CEO Ravin Seth sold 111,293 RMNI shares on Apr 3, 2026 at $3.3499 for $372,820 in automated sell-to-cover transactions tied to RSU/PU vesting; the stock is trading near $3.34 and is down ~14% YTD. The vesting created 76,338 RSU and 192,117 Performance Unit shares (priced at $0), leaving the CEO with 797,488 direct shares and 10,491,309 indirect shares via the SAR Trust. Rimini reduced debt by $10.9M in Q1 2026, leaving a term loan balance of $58.4M as of Mar 31, 2026, and amended its credit agreement to allow increased share repurchases. InvestingPro flags RMNI as undervalued and profitable over the last 12 months with more cash than debt.

Analysis

Treat the insider “sell-to-cover” as neutral-to-slightly-positive governance signal rather than an opportunistic exit: the mechanics reduce headline selling but the contemporaneous RSU/PU vesting expands the effective float and creates recurring, predictable sell pressure when tax-withholding occurs.
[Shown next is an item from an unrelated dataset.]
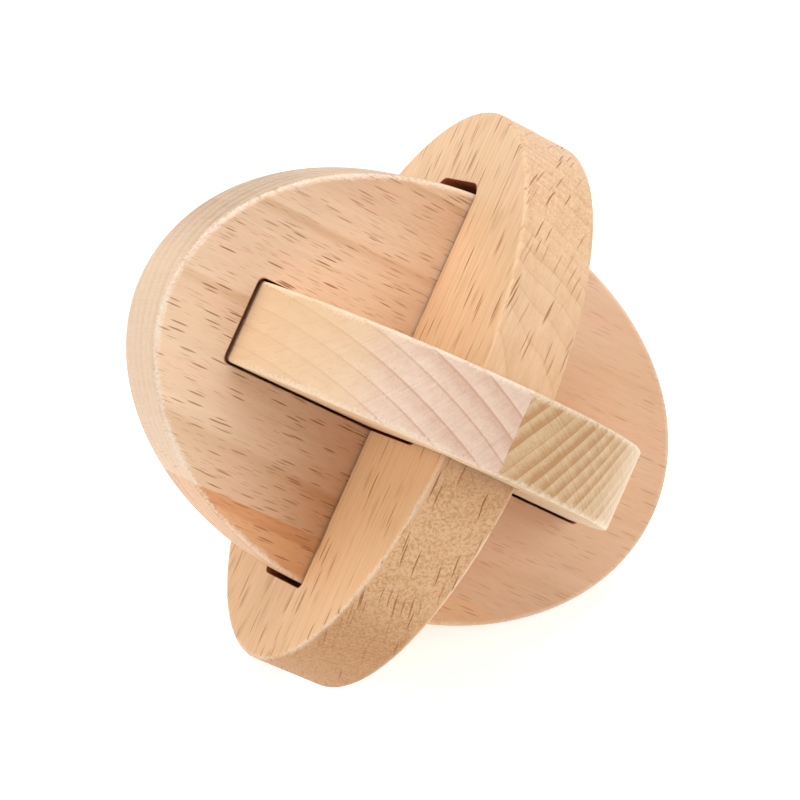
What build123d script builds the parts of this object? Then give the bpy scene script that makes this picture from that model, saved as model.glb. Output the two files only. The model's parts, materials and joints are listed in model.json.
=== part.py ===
from build123d import *
import math
import os

# Three oval plates, each standing through a slot in the next, resting on three rims with the line
# that makes equal angles with all three plates upright.
# Millimetres. Origin at the point where the plates cross. +Z up, +X along the longest extent.

# One plate: a flat oval board
plate_length = 70.0
plate_width = 50.0
plate_thickness = 10.0

# Softened rims, sanded by hand
cross_rim_radius = 0.7
upright_rim_radius = 0.5
key_rim_radius = 0.4

# Room left in each slot
side_clearance = 0.3
cross_slot_end_clearance = 0.4
upright_slot_top_clearance = 1.0
upright_slot_bottom_clearance = 0.4
key_slot_end_clearance = 0.5

# Corners left by the slot cutter
cross_slot_corner = 1.0
upright_slot_top_corner = 2.0
upright_slot_bottom_corner = 1.0
key_slot_corner = 1.2

# Cross cut in the upright plate that lets the end wall of the key plate through.
# It starts open at the back rim and stops short of the front rim.
cut_front_wall = 8.0
cut_corner = 1.5
cut_overrun = 1.0

# Glue lines, measured from the middle of each plate
cross_glue_line = -19.1
key_glue_line = -3.3

slot_width = plate_thickness + 2 * side_clearance
cross_slot_end = plate_width / 2 + cross_slot_end_clearance
upright_slot_top = plate_width / 2 + upright_slot_top_clearance
upright_slot_bottom = -plate_width / 2 - upright_slot_bottom_clearance
key_slot_end = plate_width / 2 + key_slot_end_clearance
cut_front = plate_width / 2 - cut_front_wall
cut_back = -plate_width / 2 - cut_corner - cut_overrun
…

The amended credit agreement that increases buyback capacity is the more consequential lever — with a small outstanding term loan, modest open-market repurchases can be earnings-per-share accretive and volatile given likely low daily ADV. Second-order market structure matters: with limited liquidity and a concentrated insider stake through a SAR trust, even a $5–10m buyback program could move the stock materially; conversely, any missed large renewal or a lumpiness in legacy-support contract renewals would flip that same illiquidity into a sharp downmove. Credit dynamics have improved incrementally, lowering near-term covenant and interest risk, but residual leverage and reliance on repeatable service revenue make execution risk the dominant medium-term hazard. Near-term catalysts to monitor are (1) formal announcement and cadence of repurchases, (2) next quarter’s renewal/margin print, and (3) any further insider disposition that is not automatic. Over 3–12 months, successful buyback execution + stable renewals could reprice the stock by multiple turns; failure to sustain renewal economics or renewed access-to-capital pressure would be the primary reversal pathway.